There are some wonderful early 20th century posters near the video screen that depict the feel of insouciant Berlin of the times, but the core of the exhibition is the works the Nazis considered to be unacceptable and even depraved.
The majority of the Berlin-based display comprises works that were first unveiled to the public at the “Degenerate Art Exhibition” organized by Adolf Ziegler and the Nazi Party in Munich July 19 to November 30, 1937. Degenerate art was officially defined as works that “insult German feeling, or destroy or confuse natural form or simply reveal an absence of adequate manual and artistic skill.” And, just in case the German and Austrian public missed the point, the day before the exhibition opened, Hitler delivered a speech declaring “merciless war” on cultural disintegration, and vilifying “chatterboxes, dilettantes and art swindlers.” Jews, communists and anyone suspected of being “un-Aryan” were primarily the target of the Nazi propaganda exercise.
The old adage in Hollywood, about stars not objecting to negative media exposure as long as the papers spell their name correctly probably went for the Degenerate Art Exhibition, too.
“Three million people saw the exhibition between 1937 and 1939,” Kamien- Kazhdan notes. Presumably, the Nazis must have been more than a little irked by the success of the event.
“That’s the thing,” continues Kamien- Kazhdan. “They created the show, and as a contra to that show, they had the ‘Great German Art Show’ for what was deemed ‘kosher art.’” It seems, however, that the Nazis occasionally got their ideological wires crossed, as was the case with Christian Schad’s 1928 painting Sonja. “Schad was an avant gardist, but because of his realist style, he mistakenly got put into the Great German Art show,” says the curator. The painting is anything but “kosher.” “Here we have Sonja, a café worker, but she’s the new woman of the Weimar Republic, when there are still hopes of a democracy. She looks a bit decadent, it’s the crazy ’20s, she’s semi-androgynous, she has a short haircut and transparent clothing and she’s smoking Camel cigarettes.”
One of the star turns of the “Twilight over Berlin” exhibit is the fabulously suggestive Potsdamer Platz, by German expressionist Ernst Ludwig Kirchner, painted in 1914. In 1933 his work was duly branded as “degenerate” and, four years later, more than 600 of his works were either sold off or destroyed. Kirchner committed suicide the following year.
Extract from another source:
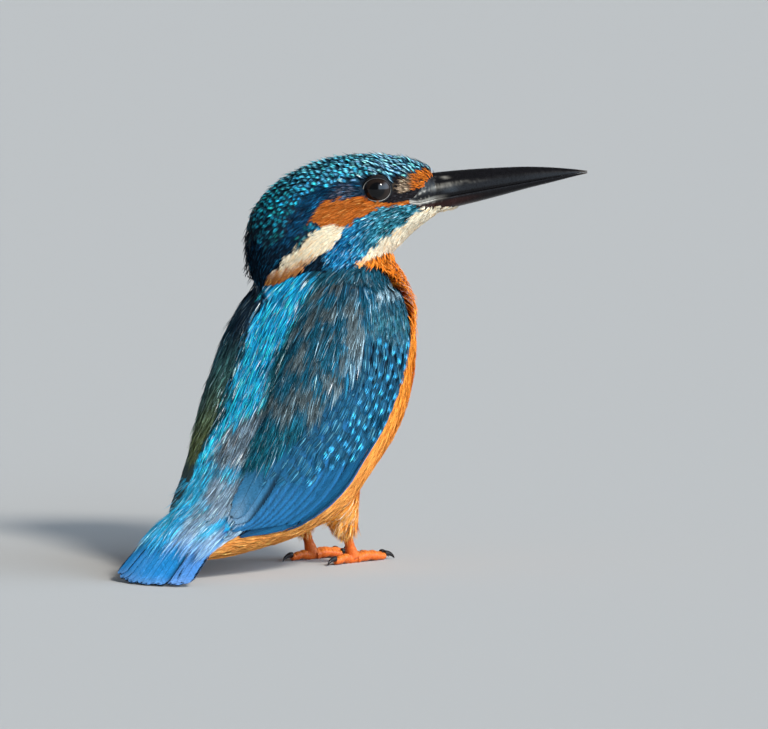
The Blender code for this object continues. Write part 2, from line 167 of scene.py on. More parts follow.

The display is divided into five categories, with the Kirchner work sharing the “Expressionism: From Utopian Vision to a Critique of Civilization” section, which, in turn, is subdivided into four themes – religion, primitivism, nude in nature and metropolis. In Potsdamer Platz, Kirchner proffers his take on prostitution and the ambivalence of German society on the subject – and in a definitively strident manner. One surrealistically proportioned figure, for example, appears to be gingerly making his way towards the two “ladies of the night” in the foreground, as if struggling to span the chasm between acceptable and unacceptable behavior.
One of the women also wears a widow’s hat and veil, through which Kirchner airs his negative view of war and the devastation it wreaks. Other sectors of “Twilight over Berlin” address the range of artistic styles applied during the Weimar Republic – with Otto Dix’s The Skat Players, from 1920, a particularly savage attack on military hostilities, conveyed through an abundance of grotesque and darkly humorous elements.
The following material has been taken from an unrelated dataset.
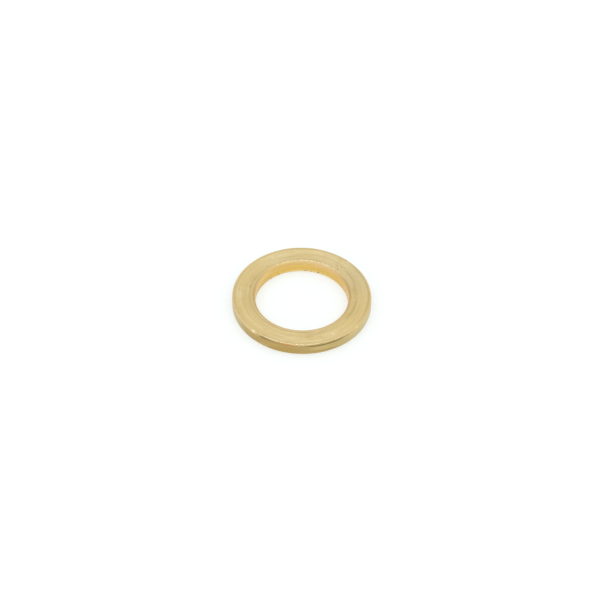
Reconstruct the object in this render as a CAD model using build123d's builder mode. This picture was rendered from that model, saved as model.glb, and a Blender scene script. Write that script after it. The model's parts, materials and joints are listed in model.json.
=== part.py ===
from build123d import *
import os

# Flat washer, turned from solid brass bar: one ring with a plain round bore and
# flat faces. The bore is rounded over at both mouths, less at the bottom than at
# the top, and the outside has a narrow 45 degree bevel at both faces.
#
# Millimetres, +Z up along the bore. The origin is the centre of the face that
# the washer rests on.

# Driving dimensions
outer_diameter = 19.8
bore_diameter = 13.2  # clears an M12 screw
thickness = 1.9
rim_bevel = 0.26  # along the face and down the side
top_mouth_radius = 0.55  # rounding of the bore's upper mouth
bottom_mouth_radius = 0.25  # rounding of its lower mouth

outer_radius = outer_diameter / 2
bore_radius = bore_diameter / 2

os.makedirs("parts", exist_ok=True)

with BuildPart() as washer:
    # The disc as it is parted off the bar
    with BuildSketch(Plane.XY):
        Circle(outer_radius)
    extrude(amount=thickness)

    # The bore, drilled and reamed right through
    Hole(bore_radius)

    # The mouths of the bore are the smallest circles, and each gets its own rounding
    mouths = washer.edges().filter_by(GeomType.CIRCLE).group_by(SortBy.RADIUS)[0]
    bottom_mouth, top_mouth = mouths.sort_by(Axis.Z)
    fillet(top_mouth, radius=top_mouth_radius)
    fillet(bottom_mouth, radius=bottom_mouth_radius)

    # Both outside corners, which are the largest circles, are bevelled
    corners = washer.edges().filter_by(GeomType.CIRCLE).group_by(SortBy.RADIUS)[-1]
    chamfer(corners, length=rim_bevel)

washer.part.label = "washer"
export_step(washer.part, "parts/washer.step")

wall_length = thickness - top_mouth_radius - bottom_mouth_radius
wall_middle = bottom_mouth_radius + wall_length / 2
face_outer = outer_radius - rim_bevel
print(f"washer {outer_diameter} x {bore_diameter} x {thickness} mm")
print(f"straight bore wall {wall_length:.2f} mm long, its middle {wall_middle:.2f} mm up")
print(f"top flat from radius {bore_radius + top_mouth_radius:.2f} to {face_outer:.2f} mm")
print(f"bottom flat from radius {bore_radius + bottom_mouth_radius:.2f} to {face_outer:.2f} mm")
print(f"volume {washer.part.volume:.1f} mm3")
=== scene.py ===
# %% [markdown]
# # A turned brass washer
#
# A flat washer is the plainest part in the drawer: one ring of brass that spreads the load of a
# screw head. Its looks all come from how it was made. A lathe faced it, which left fine rings, a
# reamer finished the bore, and a hand-held tool touched the rim so that it doesn't cut the
# fingers. This lesson makes those marks in the order in which the workshop makes them.

# %% Load the fixed CAD frame
import json
import math

import bpy
import numpy as np
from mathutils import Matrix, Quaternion, Vector


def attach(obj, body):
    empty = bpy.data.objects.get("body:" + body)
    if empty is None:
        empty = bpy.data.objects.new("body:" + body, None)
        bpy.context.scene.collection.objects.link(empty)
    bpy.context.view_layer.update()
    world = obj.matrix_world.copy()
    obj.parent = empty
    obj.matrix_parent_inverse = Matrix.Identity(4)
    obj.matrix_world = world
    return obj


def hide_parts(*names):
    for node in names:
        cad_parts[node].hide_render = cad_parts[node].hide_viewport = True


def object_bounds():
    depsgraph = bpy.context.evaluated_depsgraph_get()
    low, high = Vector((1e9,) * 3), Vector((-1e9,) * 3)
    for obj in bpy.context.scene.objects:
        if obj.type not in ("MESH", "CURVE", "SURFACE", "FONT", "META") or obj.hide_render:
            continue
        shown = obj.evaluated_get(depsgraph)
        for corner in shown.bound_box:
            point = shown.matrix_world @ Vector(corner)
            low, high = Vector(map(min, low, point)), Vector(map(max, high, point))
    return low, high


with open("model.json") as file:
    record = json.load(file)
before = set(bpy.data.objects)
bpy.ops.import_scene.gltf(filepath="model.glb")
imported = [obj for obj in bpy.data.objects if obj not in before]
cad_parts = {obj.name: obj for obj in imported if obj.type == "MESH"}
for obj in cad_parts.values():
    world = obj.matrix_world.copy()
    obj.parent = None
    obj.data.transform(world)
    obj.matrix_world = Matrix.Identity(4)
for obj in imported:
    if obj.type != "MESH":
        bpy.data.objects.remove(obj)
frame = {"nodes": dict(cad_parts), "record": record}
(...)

Intriguingly, the religion subsection features Emil Nolde’s stark 1926 Christ and the Adulteress, which appears in the background of a photograph taken in 1937, when Goebbels visited the Degenerate Art Exhibition.
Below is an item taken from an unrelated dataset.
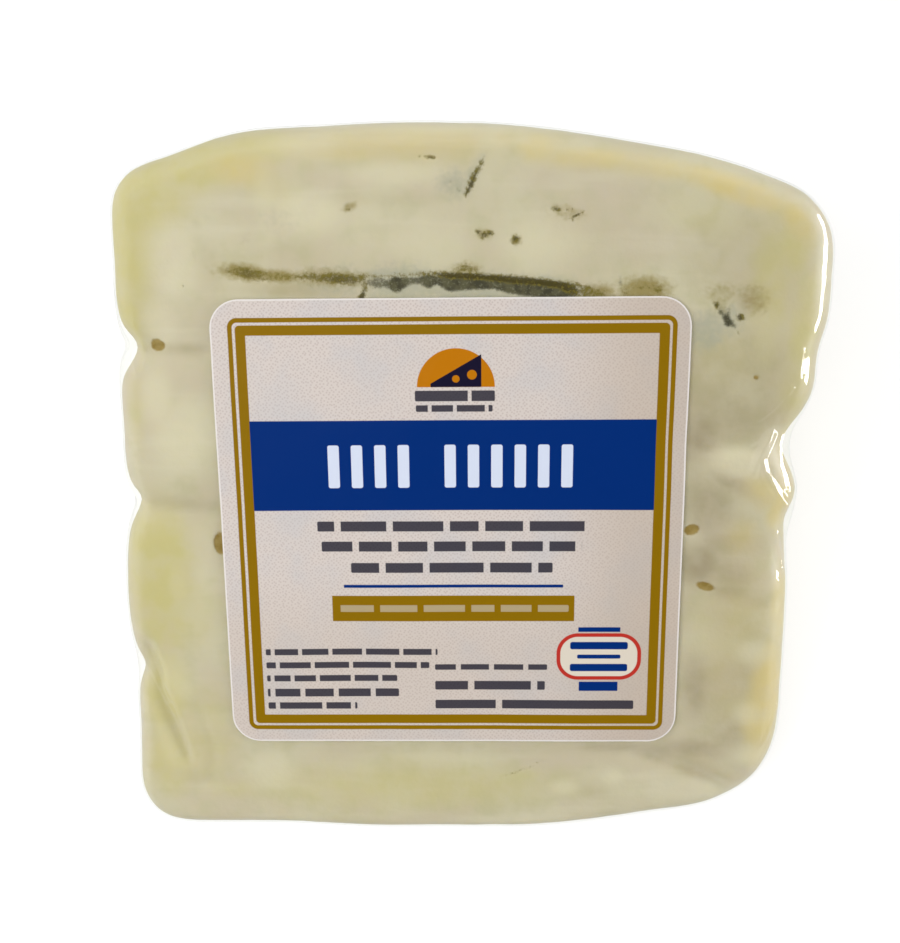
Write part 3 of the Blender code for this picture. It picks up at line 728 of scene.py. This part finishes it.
# The label. A square sticker of satin paper with round corners, stuck on the film and bent with it.
# It is printed with a fine dot tint, two gold frames, a blue band, and marks where its words would be.
LABEL_SIDE = 63.5 * MM
LABEL_CORNER = 4.0 * MM
CORNER_STEPS = 10
SHEET_STRIPS = 44
SHEET_LIFT = 0.07 * MM
SHEET_THICKNESS = 0.16 * MM

bpy.ops.object.select_all(action="DESELECT")
bpy.ops.mesh.primitive_plane_add(size=LABEL_SIDE)
label = bpy.context.object
label.name = label.data.name = "printed_label"
bpy.ops.object.mode_set(mode="EDIT")
bpy.ops.mesh.select_all(action="SELECT")
bpy.ops.mesh.bevel(offset=LABEL_CORNER, segments=CORNER_STEPS, affect="VERTICES")
for way in ((1, 0, 0), (0, 1, 0)):
    for strip in range(1, SHEET_STRIPS):
        line = Vector(way) * LABEL_SIDE * (strip / SHEET_STRIPS - 0.5)
        bpy.ops.mesh.select_all(action="SELECT")
        bpy.ops.mesh.bisect(plane_co=line, plane_no=way)
bpy.ops.object.mode_set(mode="OBJECT")
label.matrix_world = Matrix.Translation(FACE_MIDDLE) @ Matrix.Rotation(SLOPE, 4, "X")
bpy.context.view_layer.update()
pressing = {
    "target": film, "wrap_method": "PROJECT", "offset": SHEET_LIFT,
    "use_project_x": False, "use_project_y": False, "use_project_z": True,
    "use_negative_direction": True, "use_positive_direction": True,
}
apply_modifier(label, "SHRINKWRAP", **pressing)
apply_modifier(label, "SMOOTH", factor=0.5, iterations=6, use_x=False, use_y=False)
apply_modifier(label, "SOLIDIFY", thickness=SHEET_THICKNESS, offset=1.0)
bpy.ops.object.transform_apply(location=True, rotation=True, scale=True)
bpy.ops.object.shade_smooth_by_angle(angle=math.radians(40))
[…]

The Man Ray “Human Equations” exhibition is a wonder to behold, and a highly enlightening presentation of the American-born Jewish multidisciplinary artist. The show is quizzically subtitled “A Journey from Mathematics to Shakespeare,” but all is revealed as you walk through the rooms and gradually discover that there was far more to Ray – née Emmanuel Radnitzky – than the trademark monochrome prints he took of, for example, the delectably oval-faced model Kiki with a similarly shaped mask.
The show comprises five sections – or “acts,” and one interim slot, which span the spectrum from mathematics to Shakespeare’s works. It seems that Ray was greatly taken with mathematical models used at the Institut Henri Poincaré mathematics research institute in Paris to convey to its students the mysteries of the science in a three-dimensional and tactile way. Ray took the clearly delineated shapes and ran with them every which way, turning sharp crisp lines and angles into softer, more inviting figures. The mathematics teaching aids also inspired painted portrayals of Shakespeare’s plays, and the artist also had a liking for crisscrossing the contrary areas of the human and the non-human – as demonstrated in the “Humanizing the Object / Objectifying the Body” sector of his exhibition. The human-object interplay comes through particularly forcefully in works like Aline at Valcour, which shows a reclining figure that resembles the wooden models used by art students, and Endgame, with two of the figures engaged in a game of chess among a mass of shapes.
Interestingly, in a documentary screened in one of the side rooms, featuring an interview with Man Ray, the artist claims to prefer being accepted to being understood. The exhibition experience will be enhanced at a later date by a symposium devoted to “Man Ray and A Hundred Years of Dada.”
The highly eclectic exhibition spread also takes in the “New Types – Three Pioneers of Hebrew Graphic Design” show, which looks into the origins of some of the most iconic components of Israeli society. Meanwhile, “We the People” examines the identity of the individual within the collective, with “Dürer and Friends – German Renaissance Prints” completing the sumptuous set of five.
The exhibitions will run until early 2016.